New rule relaxes restriction on travel gifts

Federal employees can more easily accept free meals, lodging and transportation when they are on business travel, under a revised government travel regulation.

Federal employees can more easily accept free meals, lodging and transportation when they are on business travel, under a revised government travel regulation.

Under long-standing rules, federal travelers can let outside groups, such as conference organizers, pay for their travel expenses to meetings. The rules have generally required travelers to get their agency's approval before accepting such offers.

The revised rule still requires travelers to get preapproval for travel paid by an outside group. But now travelers can accept additional gifts after they arrive at an event.

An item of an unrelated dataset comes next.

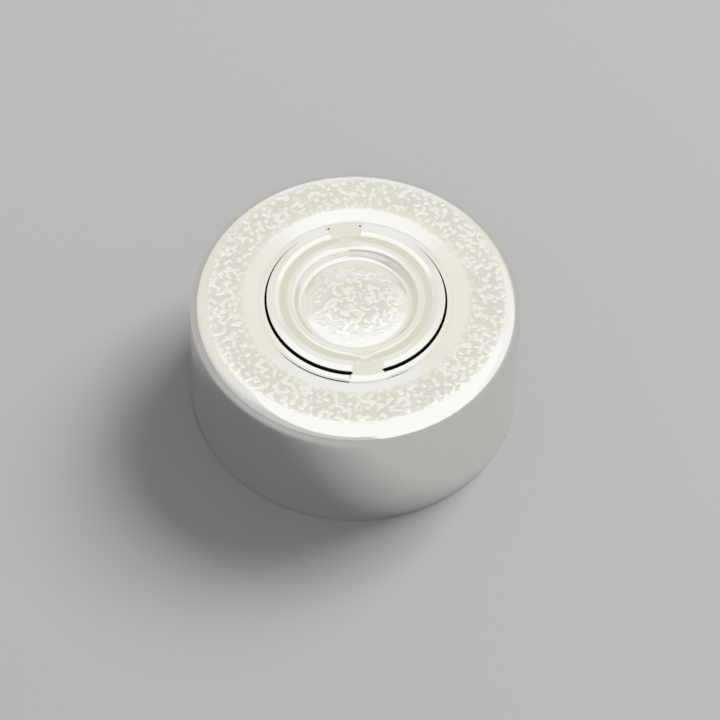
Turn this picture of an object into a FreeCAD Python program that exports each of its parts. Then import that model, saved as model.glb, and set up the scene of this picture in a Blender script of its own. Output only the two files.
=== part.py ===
"""Tear-off vial seal, nominal size 13 mm: a plain aluminium crimp cap pressed from one blank.

The cap is a drawn cup, open at the bottom, that goes over the lip of a vial and its stopper. Its
skirt is crimped under that lip later, so here it is still straight. The flat land on top takes the
crimping tool. Inside the land the sheet dips to a tear-out disc, which two lanced slits cut free
all round except at two bridges. The disc has a raised lip along each slit for a tool to catch, a
channel, a raised ring that comes to a point at each bridge, and a sunken well with a domed floor.
A round dimple thins each bridge, so that the bridge is what tears.

Frame: +Z is up, along the axis of the cap. The origin is the centre of the open rim, which stands
on Z = 0. The two bridges lie on the Y axis. Units are millimetres.
"""

import FreeCAD
import Part
import math
import os

Vector = FreeCAD.Vector

# Cup
vial_lip_diameter = 13.0
lip_clearance = 0.15
sheet = 0.20
land_height = 6.30
shoulder_radius = 0.95

# Slits that cut the disc free, and the bridges left between them
tear_radius = 3.735
slit_width = 0.06
bridge_count = 2
bridge_width = 1.24
dimple_radius = 0.43
dimple_depth = 0.05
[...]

For example, a federal traveler who is speaking at a conference gets approval before heading to the conference to allow the meeting organizers to pay for his airfare. When the traveler arrives at the conference, he learns that the organizers are also paying for speakers' accommodations and meals. Under the revised rule, the traveler can accept those additional gifts, as long as he notifies his agency within seven days of the end of his trip. The traveler, however, could not accept payment for his hotel room from anyone but the meeting organizers who paid for the airfare.

There are still numerous restrictions on the types of meetings and types of expenses for which federal employees can accept travel gifts. Chapter 304 of the Federal Travel Regulation lays out the rules that federal travelers must follow.

The General Services Administration announced the revision to the preapproval rule in the March 17 Federal Register.